Keep in mind that you'll need to change the path/to/your/images option to point to the location of the training images directory.
The number of data batches that are processed before the gradients are accumulated and the model parameters are updated is set by the gradient_accumulate_every parameter in the Trainer class of the denoising_diffusion_pytorch package.
During the training process, the exponential moving average (EMA) of the model parameters is given a decay rate that is specified by the ema_decay=0.995 parameter in the Trainer class of the denoising_diffusion_pytorch package.
Samples generated by Generative Adversarial Networks (GANs) and other generative models are often analyzed using the FID(Fréchet Inception Distance). The FID is a metric for gauging the degree to which real-world image distributions and synthetically-generated image distributions are similar in feature space. Generated images with a lower FID score are more likely to closely resemble the originals, indicating that the generative model is more accurate.

Conclusion

Overall, the DDPM is a robust generative model that may provide excellent results when used to generate new images.

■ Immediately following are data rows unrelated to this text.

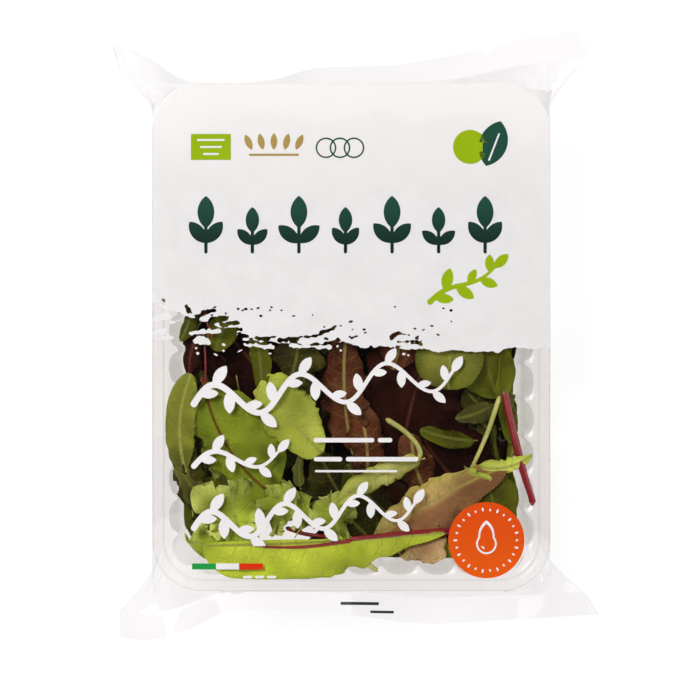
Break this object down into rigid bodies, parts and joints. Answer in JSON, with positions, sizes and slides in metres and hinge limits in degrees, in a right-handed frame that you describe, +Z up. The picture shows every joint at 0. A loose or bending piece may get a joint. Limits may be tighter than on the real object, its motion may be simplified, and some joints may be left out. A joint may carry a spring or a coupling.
{
  "type": "flow-wrapped tray pack of mixed salad leaves",
  "caption": "Clear tray heaped with mixed salad leaves, in a tube of clear printed film sealed flat at both ends, with flared ears at the four corners.",
  "frame": {"origin": "centre of the pack's footprint, on the surface that the tray's foot rests on", "axes": "+X across the pack, to the right as its print is seen; +Y along the pack, to the print's top; +Z up, out of the printed side"},
  "size_m": [0.2224, 0.2764, 0.0528],
  "materials": {
    "wrapped_leaves": "glossy clear film over mixed leaves",
    "film": "clear, glossy, lightly creased",
    "tray": "clear, glossy, thermoformed",
    "print_white": "opaque white ink under film",
    "print_dark_green": "ink under film",
    "print_lime": "ink under film",
    "print_gold": "ink under film",
    "print_orange": "ink under film",
    "print_red": "ink under film",
    "leaf_green": "satin leaf, veined",
    "leaf_light": "satin leaf, veined",
    "leaf_red": "satin leaf, veined",
    "leaf_brown": "satin leaf, veined",
    "stem_red": "smooth stem",
    "stem_green": "smooth stem"
  },
  "bodies": {
    "root": {"bag": "wrapped_leaves"}
  },
  "joints": []
}
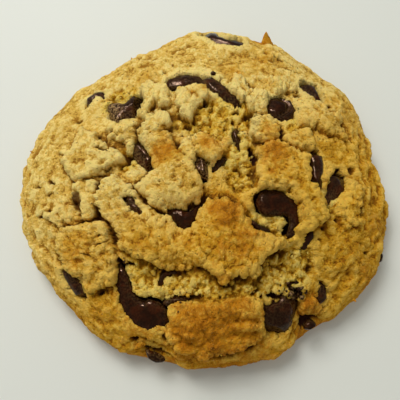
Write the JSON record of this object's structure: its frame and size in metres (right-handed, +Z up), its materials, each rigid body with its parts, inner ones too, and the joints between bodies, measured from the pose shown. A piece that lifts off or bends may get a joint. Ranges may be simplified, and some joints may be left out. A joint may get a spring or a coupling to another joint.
{
  "type": "chocolate chip cookie",
  "caption": "Large round baked cookie with a craggy domed top, pale golden crust browned on its high spots, and glossy dark chocolate pieces set in it.",
  "frame": {"origin": "middle of the flat underside, at the centre of the cookie's box", "axes": "+Z up out of the domed top, +Y towards the back edge with the half-covered chocolate piece, +X to the right"},
  "size_m": [0.106, 0.1042, 0.0251],
  "materials": {
    "baked_dough": "dry matte crust, pale golden with browner high spots, open crumb in the cracks",
    "chocolate": "dark chocolate with a soft gloss, dusted with crumb"
  },
  "bodies": {
    "root": {"chip_back_edge": "chocolate", "chip_comet_head": "chocolate", "chip_comet_tail": "chocolate", "chip_crescent": "chocolate", "chip_crevice": "chocolate", "chip_dark_right": "chocolate", "chip_front_dot": "chocolate", "chip_front_large": "chocolate", "chip_front_left_edge": "chocolate", "chip_front_sliver": "chocolate", "chip_heart": "chocolate", "chip_hollow_slit": "chocolate", "chip_left_broken": "chocolate", "chip_left_sliver": "chocolate", "chip_lower_left": "chocolate", "chip_melted": "chocolate", "chip_melted_tail": "chocolate", "chip_middle_shard": "chocolate", "chip_middle_sliver": "chocolate", "chip_right_edge": "chocolate", "chip_scratched": "chocolate", "chip_tall_right": "chocolate", "chip_torn_arc": "chocolate", "chip_torn_slit": "chocolate", "chip_upper_left": "chocolate", "chip_upper_right": "chocolate", "chip_upper_shard": "chocolate", "chip_upright_sliver": "chocolate", "chip_whole": "chocolate", "dough": "baked_dough"}
  },
  "joints": []
}
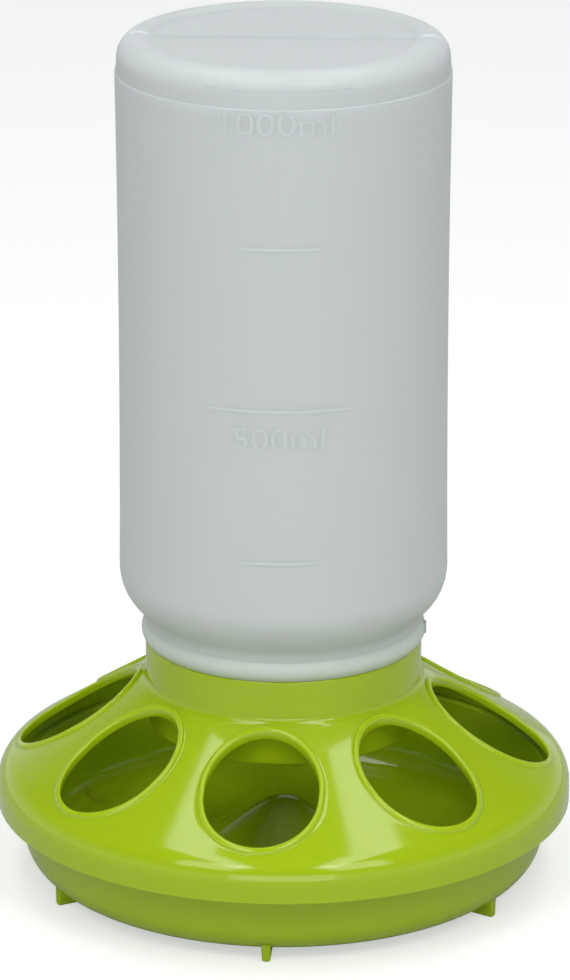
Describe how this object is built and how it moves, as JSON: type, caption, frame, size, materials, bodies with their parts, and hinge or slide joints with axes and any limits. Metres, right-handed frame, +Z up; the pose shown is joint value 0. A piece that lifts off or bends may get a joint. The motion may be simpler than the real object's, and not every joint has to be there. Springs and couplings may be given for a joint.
{
  "type": "poultry feeder with screw-on jar",
  "caption": "Gravity feeder for chicks: an upturned translucent jar screws into a conical cover with round feeding ports, which sits on a round footed tray.",
  "frame": {"origin": "centre of the plane on which the feet stand", "axes": "+Z up, along the axis of jar, cover and tray; -Y towards the first foot, near the port that faces front"},
  "size_m": [0.1562, 0.1562, 0.2334],
  "materials": {
    "jar_plastic": "satin, milky, translucent",
    "cover_plastic": "glossy lime green",
    "tray_plastic": "glossy lime green"
  },
  "bodies": {
    "tray": {"tray": "tray_plastic"},
    "cover": {"cover": "cover_plastic"},
    "jar": {"jar": "jar_plastic"}
  },
  "joints": [
    {"name": "cover_lift", "type": "slide", "parent": "tray", "child": "cover", "axis": [0, 0, 1], "range_m": [0, 0.06]},
    {"name": "jar_unscrew", "type": "hinge", "parent": "cover", "child": "jar", "pos_m": [0, 0, 0.06713], "axis": [0, 0, 1], "range_deg": [0, 540]}
  ]
}
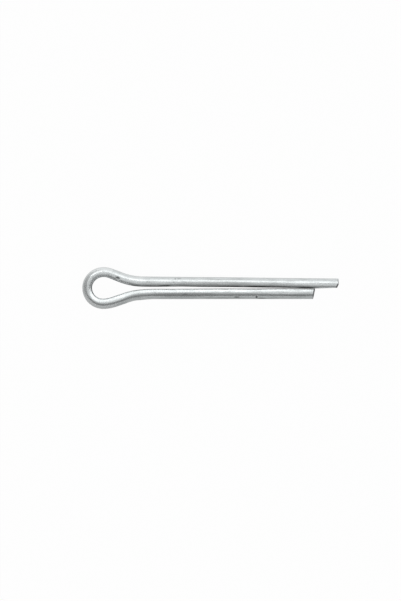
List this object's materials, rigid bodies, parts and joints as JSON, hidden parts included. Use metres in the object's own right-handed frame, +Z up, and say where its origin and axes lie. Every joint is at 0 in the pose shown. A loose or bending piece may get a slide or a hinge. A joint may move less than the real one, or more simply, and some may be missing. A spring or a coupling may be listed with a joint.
{
  "type": "cotter pin",
  "caption": "Cotter pin of folded half-round wire: a round eye, flanks that close to a neck, and split legs of unequal length that lie together as a round shank.",
  "frame": {"origin": "on the shank's axis, where both legs have left their neck bends and run straight", "axes": "+X along the shank to the tips of the legs, +Y towards the longer leg, +Z up, square to the plane in which the wire is bent; the pin lies flat"},
  "size_m": [0.0345, 0.0056, 0.0028],
  "materials": {
    "zinc_plated_steel": "satin zinc plating on drawn wire, light grey with faint drawing lines and small dull spots"
  },
  "bodies": {
    "root": {"cotter_pin": "zinc_plated_steel"}
  },
  "joints": []
}
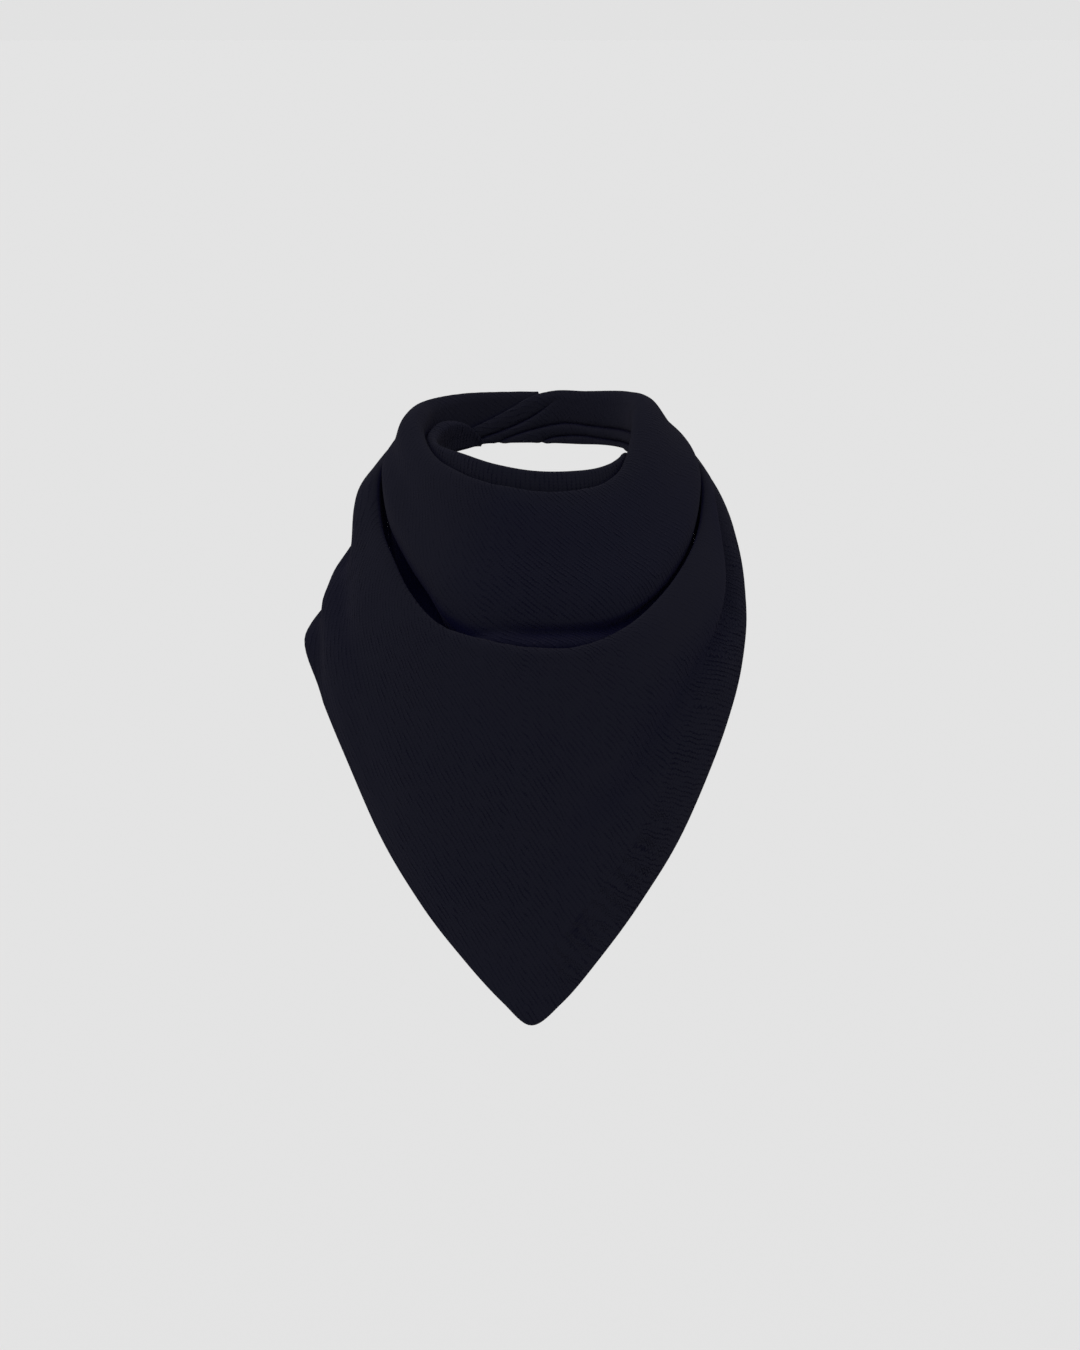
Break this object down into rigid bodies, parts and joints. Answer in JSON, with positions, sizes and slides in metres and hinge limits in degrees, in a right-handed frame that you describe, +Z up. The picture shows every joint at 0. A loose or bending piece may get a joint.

The model generates a new image that resembles the original but with less noise by first adding noise to the original image and then eliminating the noise. The model is then trained to provide maximum likelihood estimations of the noise levels at each step of the forward diffusion process. The DDPM has been used in a number of contexts due to its successful production of high-quality images without the need for adversarial training.